▶ _Provided data_:
--- begin ---

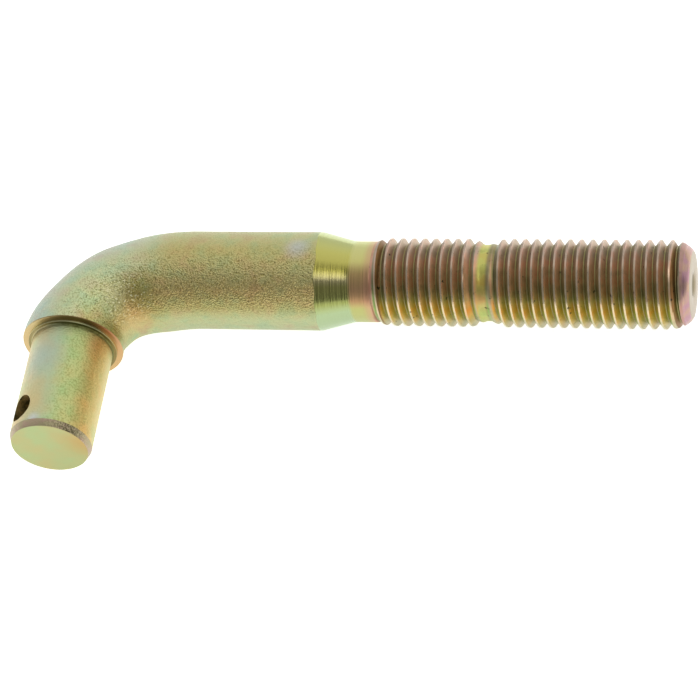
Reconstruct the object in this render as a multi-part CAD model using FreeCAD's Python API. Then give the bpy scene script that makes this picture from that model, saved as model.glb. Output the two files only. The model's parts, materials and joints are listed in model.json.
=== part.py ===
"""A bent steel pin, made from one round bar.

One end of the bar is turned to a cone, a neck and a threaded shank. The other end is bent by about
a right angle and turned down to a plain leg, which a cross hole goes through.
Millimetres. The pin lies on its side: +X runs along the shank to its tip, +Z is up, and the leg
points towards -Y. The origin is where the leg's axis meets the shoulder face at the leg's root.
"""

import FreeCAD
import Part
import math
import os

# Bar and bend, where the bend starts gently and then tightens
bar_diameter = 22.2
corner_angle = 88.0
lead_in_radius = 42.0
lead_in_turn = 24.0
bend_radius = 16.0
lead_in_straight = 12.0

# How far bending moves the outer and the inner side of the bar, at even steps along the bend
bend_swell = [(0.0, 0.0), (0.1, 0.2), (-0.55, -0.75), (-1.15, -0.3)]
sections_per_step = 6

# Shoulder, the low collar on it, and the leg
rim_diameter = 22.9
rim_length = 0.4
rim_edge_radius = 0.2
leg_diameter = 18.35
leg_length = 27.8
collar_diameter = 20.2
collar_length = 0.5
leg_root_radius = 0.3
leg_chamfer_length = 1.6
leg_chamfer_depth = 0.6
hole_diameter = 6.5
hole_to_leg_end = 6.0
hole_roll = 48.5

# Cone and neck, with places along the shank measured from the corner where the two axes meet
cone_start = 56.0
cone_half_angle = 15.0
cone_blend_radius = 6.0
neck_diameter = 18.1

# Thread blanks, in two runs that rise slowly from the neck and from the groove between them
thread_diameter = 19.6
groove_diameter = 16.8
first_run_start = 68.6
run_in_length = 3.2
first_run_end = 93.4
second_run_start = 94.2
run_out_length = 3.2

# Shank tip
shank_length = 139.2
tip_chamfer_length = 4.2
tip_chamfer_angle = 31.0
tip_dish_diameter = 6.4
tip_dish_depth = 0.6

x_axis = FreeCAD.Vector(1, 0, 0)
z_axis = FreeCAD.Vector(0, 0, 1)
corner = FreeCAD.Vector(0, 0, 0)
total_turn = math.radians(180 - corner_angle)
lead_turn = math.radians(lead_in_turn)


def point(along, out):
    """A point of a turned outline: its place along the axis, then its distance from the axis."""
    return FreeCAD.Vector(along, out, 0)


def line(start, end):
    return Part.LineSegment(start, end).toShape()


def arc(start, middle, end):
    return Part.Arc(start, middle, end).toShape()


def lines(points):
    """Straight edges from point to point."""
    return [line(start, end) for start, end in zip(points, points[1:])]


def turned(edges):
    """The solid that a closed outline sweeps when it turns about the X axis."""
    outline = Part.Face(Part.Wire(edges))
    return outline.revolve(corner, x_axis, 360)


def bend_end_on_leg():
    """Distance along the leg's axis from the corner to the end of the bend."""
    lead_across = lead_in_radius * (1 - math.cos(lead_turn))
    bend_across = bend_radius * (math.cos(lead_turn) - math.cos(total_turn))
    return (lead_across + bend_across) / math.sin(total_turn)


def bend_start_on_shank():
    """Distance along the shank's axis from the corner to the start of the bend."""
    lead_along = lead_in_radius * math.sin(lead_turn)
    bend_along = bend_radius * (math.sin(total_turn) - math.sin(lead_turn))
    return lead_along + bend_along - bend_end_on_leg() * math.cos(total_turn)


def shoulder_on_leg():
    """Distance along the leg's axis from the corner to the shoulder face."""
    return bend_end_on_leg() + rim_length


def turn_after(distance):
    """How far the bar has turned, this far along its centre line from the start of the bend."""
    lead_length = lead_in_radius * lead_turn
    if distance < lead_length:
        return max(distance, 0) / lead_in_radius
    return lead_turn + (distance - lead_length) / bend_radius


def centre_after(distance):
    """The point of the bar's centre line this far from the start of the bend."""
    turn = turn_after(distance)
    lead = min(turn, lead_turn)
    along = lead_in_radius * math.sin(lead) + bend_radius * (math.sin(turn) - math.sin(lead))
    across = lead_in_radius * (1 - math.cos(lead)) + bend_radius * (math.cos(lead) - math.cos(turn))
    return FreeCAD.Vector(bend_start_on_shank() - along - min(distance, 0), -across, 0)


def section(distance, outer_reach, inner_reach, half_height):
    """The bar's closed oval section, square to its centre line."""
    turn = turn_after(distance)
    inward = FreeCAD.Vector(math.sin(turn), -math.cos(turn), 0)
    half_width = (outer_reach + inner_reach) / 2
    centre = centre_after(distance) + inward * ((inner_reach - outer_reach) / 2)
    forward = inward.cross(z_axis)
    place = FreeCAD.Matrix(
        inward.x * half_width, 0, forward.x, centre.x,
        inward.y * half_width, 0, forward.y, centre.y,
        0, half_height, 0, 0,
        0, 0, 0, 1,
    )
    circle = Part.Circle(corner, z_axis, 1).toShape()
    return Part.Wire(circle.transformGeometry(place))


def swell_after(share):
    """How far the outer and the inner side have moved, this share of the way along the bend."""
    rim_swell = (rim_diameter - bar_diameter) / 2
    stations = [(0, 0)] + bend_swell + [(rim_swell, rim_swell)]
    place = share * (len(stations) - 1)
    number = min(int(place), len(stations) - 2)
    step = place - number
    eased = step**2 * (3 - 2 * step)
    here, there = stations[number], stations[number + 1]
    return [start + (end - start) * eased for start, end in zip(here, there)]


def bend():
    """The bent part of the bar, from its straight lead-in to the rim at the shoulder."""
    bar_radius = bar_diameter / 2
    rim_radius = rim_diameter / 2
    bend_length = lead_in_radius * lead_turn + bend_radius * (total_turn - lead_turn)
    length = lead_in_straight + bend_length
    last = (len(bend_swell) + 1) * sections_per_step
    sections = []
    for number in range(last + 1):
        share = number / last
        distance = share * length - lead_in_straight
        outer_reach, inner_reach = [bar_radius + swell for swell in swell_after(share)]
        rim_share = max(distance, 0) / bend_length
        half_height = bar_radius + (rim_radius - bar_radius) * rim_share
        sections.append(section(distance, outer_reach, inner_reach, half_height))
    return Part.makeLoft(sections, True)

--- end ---

▶ _Goal of the exercise_: Copy out every line of the data above, exactly as given.

▶ _Written answer_:
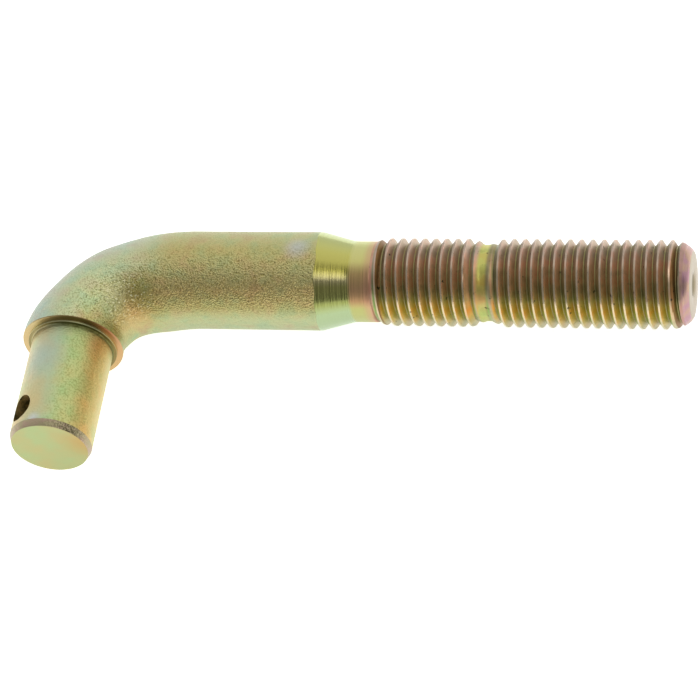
Reconstruct the object in this render as a multi-part CAD model using FreeCAD's Python API. Then give the bpy scene script that makes this picture from that model, saved as model.glb. Output the two files only. The model's parts, materials and joints are listed in model.json.
=== part.py ===
"""A bent steel pin, made from one round bar.

One end of the bar is turned to a cone, a neck and a threaded shank. The other end is bent by about
a right angle and turned down to a plain leg, which a cross hole goes through.
Millimetres. The pin lies on its side: +X runs along the shank to its tip, +Z is up, and the leg
points towards -Y. The origin is where the leg's axis meets the shoulder face at the leg's root.
"""

import FreeCAD
import Part
import math
import os

# Bar and bend, where the bend starts gently and then tightens
bar_diameter = 22.2
corner_angle = 88.0
lead_in_radius = 42.0
lead_in_turn = 24.0
bend_radius = 16.0
lead_in_straight = 12.0

# How far bending moves the outer and the inner side of the bar, at even steps along the bend
bend_swell = [(0.0, 0.0), (0.1, 0.2), (-0.55, -0.75), (-1.15, -0.3)]
sections_per_step = 6

# Shoulder, the low collar on it, and the leg
rim_diameter = 22.9
rim_length = 0.4
rim_edge_radius = 0.2
leg_diameter = 18.35
leg_length = 27.8
collar_diameter = 20.2
collar_length = 0.5
leg_root_radius = 0.3
leg_chamfer_length = 1.6
leg_chamfer_depth = 0.6
hole_diameter = 6.5
hole_to_leg_end = 6.0
hole_roll = 48.5

# Cone and neck, with places along the shank measured from the corner where the two axes meet
cone_start = 56.0
cone_half_angle = 15.0
cone_blend_radius = 6.0
neck_diameter = 18.1

# Thread blanks, in two runs that rise slowly from the neck and from the groove between them
thread_diameter = 19.6
groove_diameter = 16.8
first_run_start = 68.6
run_in_length = 3.2
first_run_end = 93.4
second_run_start = 94.2
run_out_length = 3.2

# Shank tip
shank_length = 139.2
tip_chamfer_length = 4.2
tip_chamfer_angle = 31.0
tip_dish_diameter = 6.4
tip_dish_depth = 0.6

x_axis = FreeCAD.Vector(1, 0, 0)
z_axis = FreeCAD.Vector(0, 0, 1)
corner = FreeCAD.Vector(0, 0, 0)
total_turn = math.radians(180 - corner_angle)
lead_turn = math.radians(lead_in_turn)


def point(along, out):
    """A point of a turned outline: its place along the axis, then its distance from the axis."""
    return FreeCAD.Vector(along, out, 0)


def line(start, end):
    return Part.LineSegment(start, end).toShape()


def arc(start, middle, end):
    return Part.Arc(start, middle, end).toShape()


def lines(points):
    """Straight edges from point to point."""
    return [line(start, end) for start, end in zip(points, points[1:])]


def turned(edges):
    """The solid that a closed outline sweeps when it turns about the X axis."""
    outline = Part.Face(Part.Wire(edges))
    return outline.revolve(corner, x_axis, 360)


def bend_end_on_leg():
    """Distance along the leg's axis from the corner to the end of the bend."""
    lead_across = lead_in_radius * (1 - math.cos(lead_turn))
    bend_across = bend_radius * (math.cos(lead_turn) - math.cos(total_turn))
    return (lead_across + bend_across) / math.sin(total_turn)


def bend_start_on_shank():
    """Distance along the shank's axis from the corner to the start of the bend."""
    lead_along = lead_in_radius * math.sin(lead_turn)
    bend_along = bend_radius * (math.sin(total_turn) - math.sin(lead_turn))
    return lead_along + bend_along - bend_end_on_leg() * math.cos(total_turn)


def shoulder_on_leg():
    """Distance along the leg's axis from the corner to the shoulder face."""
    return bend_end_on_leg() + rim_length


def turn_after(distance):
    """How far the bar has turned, this far along its centre line from the start of the bend."""
    lead_length = lead_in_radius * lead_turn
    if distance < lead_length:
        return max(distance, 0) / lead_in_radius
    return lead_turn + (distance - lead_length) / bend_radius


def centre_after(distance):
    """The point of the bar's centre line this far from the start of the bend."""
    turn = turn_after(distance)
    lead = min(turn, lead_turn)
    along = lead_in_radius * math.sin(lead) + bend_radius * (math.sin(turn) - math.sin(lead))
    across = lead_in_radius * (1 - math.cos(lead)) + bend_radius * (math.cos(lead) - math.cos(turn))
    return FreeCAD.Vector(bend_start_on_shank() - along - min(distance, 0), -across, 0)


def section(distance, outer_reach, inner_reach, half_height):
    """The bar's closed oval section, square to its centre line."""
    turn = turn_after(distance)
    inward = FreeCAD.Vector(math.sin(turn), -math.cos(turn), 0)
    half_width = (outer_reach + inner_reach) / 2
    centre = centre_after(distance) + inward * ((inner_reach - outer_reach) / 2)
    forward = inward.cross(z_axis)
    place = FreeCAD.Matrix(
        inward.x * half_width, 0, forward.x, centre.x,
        inward.y * half_width, 0, forward.y, centre.y,
        0, half_height, 0, 0,
        0, 0, 0, 1,
    )
    circle = Part.Circle(corner, z_axis, 1).toShape()
    return Part.Wire(circle.transformGeometry(place))


def swell_after(share):
    """How far the outer and the inner side have moved, this share of the way along the bend."""
    rim_swell = (rim_diameter - bar_diameter) / 2
    stations = [(0, 0)] + bend_swell + [(rim_swell, rim_swell)]
    place = share * (len(stations) - 1)
    number = min(int(place), len(stations) - 2)
    step = place - number
    eased = step**2 * (3 - 2 * step)
    here, there = stations[number], stations[number + 1]
    return [start + (end - start) * eased for start, end in zip(here, there)]


def bend():
    """The bent part of the bar, from its straight lead-in to the rim at the shoulder."""
    bar_radius = bar_diameter / 2
    rim_radius = rim_diameter / 2
    bend_length = lead_in_radius * lead_turn + bend_radius * (total_turn - lead_turn)
    length = lead_in_straight + bend_length
    last = (len(bend_swell) + 1) * sections_per_step
    sections = []
    for number in range(last + 1):
        share = number / last
        distance = share * length - lead_in_straight
        outer_reach, inner_reach = [bar_radius + swell for swell in swell_after(share)]
        rim_share = max(distance, 0) / bend_length
        half_height = bar_radius + (rim_radius - bar_radius) * rim_share
        sections.append(section(distance, outer_reach, inner_reach, half_height))
    return Part.makeLoft(sections, True)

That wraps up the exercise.